Salvar de verdad la Navidad es intentar que el dolor no alcance –o alcance lo menos posible– a quien la vive. Cada cual la ha celebrado siempre a su manera. Ahora se trata de que los abrazos no se conviertan en una emboscada, de que las manos vuelen por el aire como si fueran las de un mimo acostumbrado a las caricias sobre un cuerpo invisible. Ahora se trata de no perdernos de nuevo –y tal vez con mayor dolor y más tristeza– en esa distancia que nos impide despedirnos de la gente a la que amamos con locura. No se me van de la cabeza, es imposible que se me vayan, los versos que escribió hace muchos años Francisca Aguirre y que parecen escritos ahora mismo: “Cualquiera se puede morir, / pero morir a solas es más largo”. Ojalá la palabra salvar tuviera esa nobleza que nunca debería haber perdido. Ojalá que nunca más la perdiera. Ojalá.

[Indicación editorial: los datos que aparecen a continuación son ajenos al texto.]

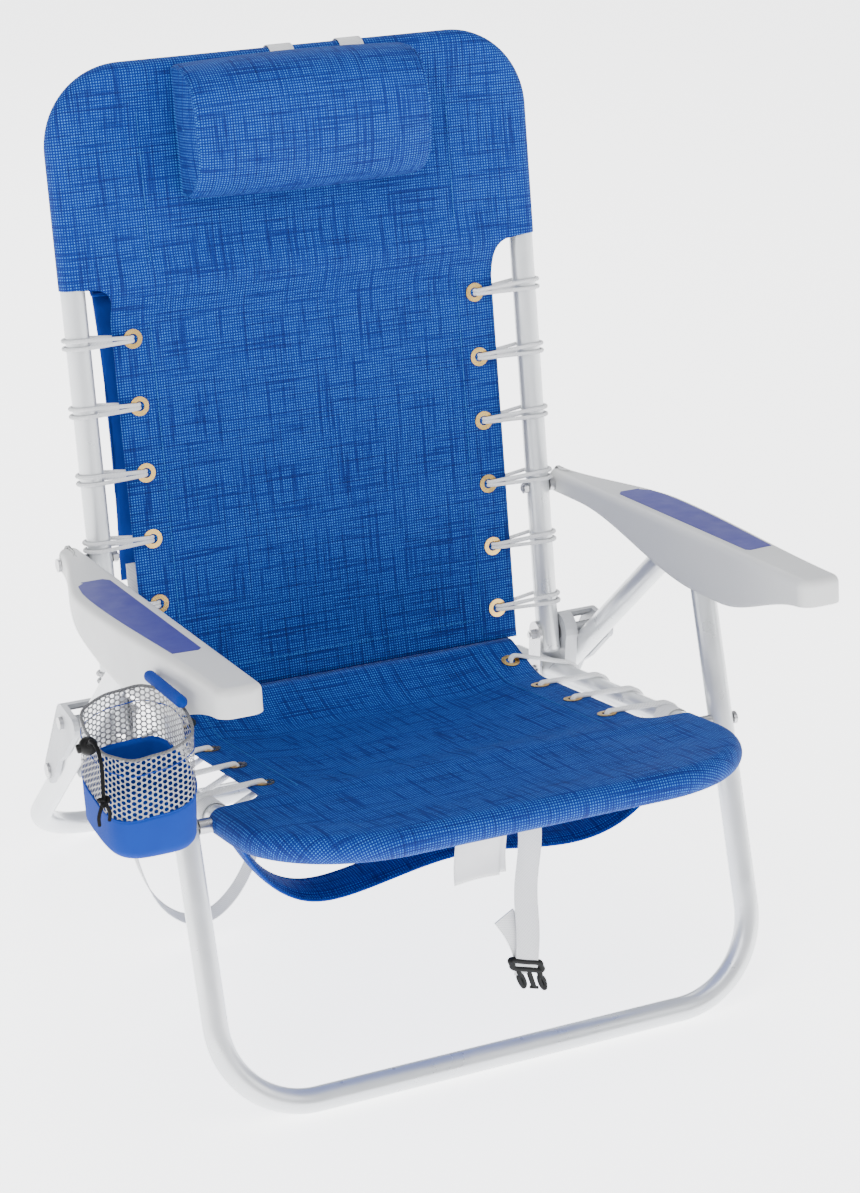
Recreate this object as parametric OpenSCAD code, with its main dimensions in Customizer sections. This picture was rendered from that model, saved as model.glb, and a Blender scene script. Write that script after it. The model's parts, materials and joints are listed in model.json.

P.S. Y cuando ya parecía que no nos quedaba nada por salvar, va y llegan los militares franquistas y amenazan con que hay que salvar la unidad de España y la mejor manera de conseguirlo es fusilando a “26 millones de hijos de puta”. Pero bueno, para aportar una miaja de ironía en medio de ese horror, me apunto al chiste de Gila: “¿Es el general? Que si van a venir a fusilarnos o vamos nosotros…”. Pues eso.
Artículo publicado originalmente en Infolibre.